日本語学校はこの10年で2倍以上に急増している。その急増を支えているのは、労働目的で来日している「偽装留学生」だ。彼らはビザ更新が目的で、日本語を学ぶ意欲は低い。ジャーナリストの出井康博氏は「偽装留学生ビジネスには、ひとたび手を染めれば抜けられないうまみがある」と指摘する――。

※本稿は、出井康博『移民クライシス』(角川新書)の一部を再編集したものです。

写真=AFP/時事通信フォト

「悪質な学校」は本当に一部か

2018年12月に成立した改正入管法の国会審議では、日本語学校の問題についてはほとんど議論がなかった。唯一、共産党の議員から質問は出たが、それも「株式会社」経営の日本語学校が営利目的に走っているといった程度の指摘でしかなかった。

新聞などでは日本語学校の問題が取り上げられることがたまにあるが、やはり「一部に悪質な学校が存在する」といった論調だ。経済力のない偽装留学生を受け入れている日本語学校は「一部」に過ぎず、大多数の学校は真っ当に運営されているという認識なのだ。

しかし、私が取材してきた印象では、むしろ偽装留学生の受け入れを拒んでいる日本語学校の方が珍しい。学校法人が経営する日本語学校であろうと大差なく、より悪質な学校も存在する。では、「悪質な」日本語学校の割合とは全体のどれくらいに上るのか。

それを知るうえで興味深い研究がある。一橋大学大学院博士後期課程に在籍する井上徹氏がまとめ、2019年3月下旬にウェブ上で公開された『日本語教育の危機とその構造―「1990年体制」の枠組みの中で―』という論文だ。

定員割れの学校が偽装留学生の受け皿に

この論文で井上氏は、文部科学省がまとめた「平成29年度日本語教育機関における外国人留学生への教育の実施状況公表について」という資料をもとに、日本語学校の分析を試みる。文科省の資料には、459校の日本語学校に在籍する国籍別留学生、日本語能力試験合格者、進学者の数といった情報が載っている。

井上氏が着目するのが、日本語能力試験「N1」と「N2」の合格者数と専門学校や大学などへの進学者数の乖離だ。

専門学校などの授業についていこうとすれば、最低でもN2の日本語レベルは必要となる。にもかかわらず、日本語能力を問わず、留学生を受け入れる学校は増えている。少子化の影響で私立大学の半数近くは定員割れの状況にある。専門学校に至ってはさらにひどい。

そのため営利目的で、偽装留学生の受け入れで生き残りを図っているのだ。一方、留学生は日本語学校から専門学校などに進学すれば留学ビザを更新でき、出稼ぎを継続できる。

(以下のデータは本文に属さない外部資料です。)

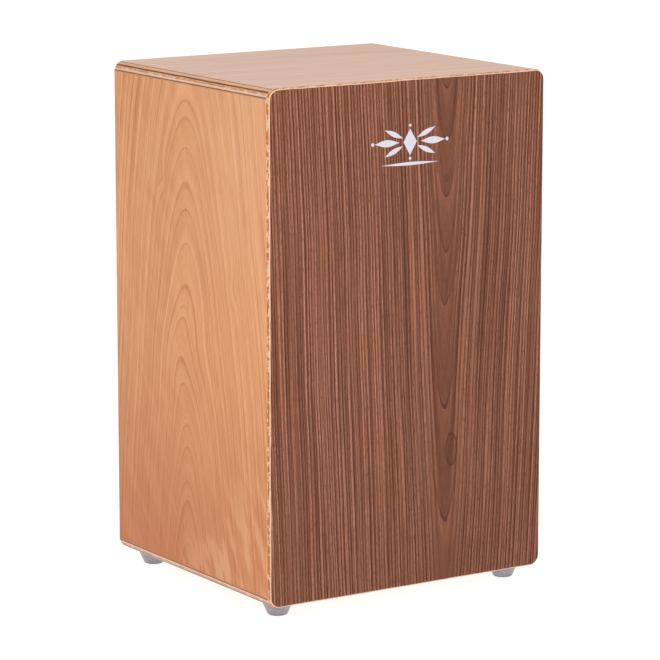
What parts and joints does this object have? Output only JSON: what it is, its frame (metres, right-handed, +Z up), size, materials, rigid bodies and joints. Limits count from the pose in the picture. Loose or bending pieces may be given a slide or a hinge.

文科省の資料を井上氏が調べたところ、459校のうち366校が進学者数を公表していた。残りの93校は新設校で進学者が出ていない。そして366校全体で、N1もしくはN2の合格者は2016年度で1万3538人、進学者は3万618人だった。つまり、半数以上がN2の資格を持たず、専門学校などへ進学している。こうした進学者は、偽装留学生である可能性が高い。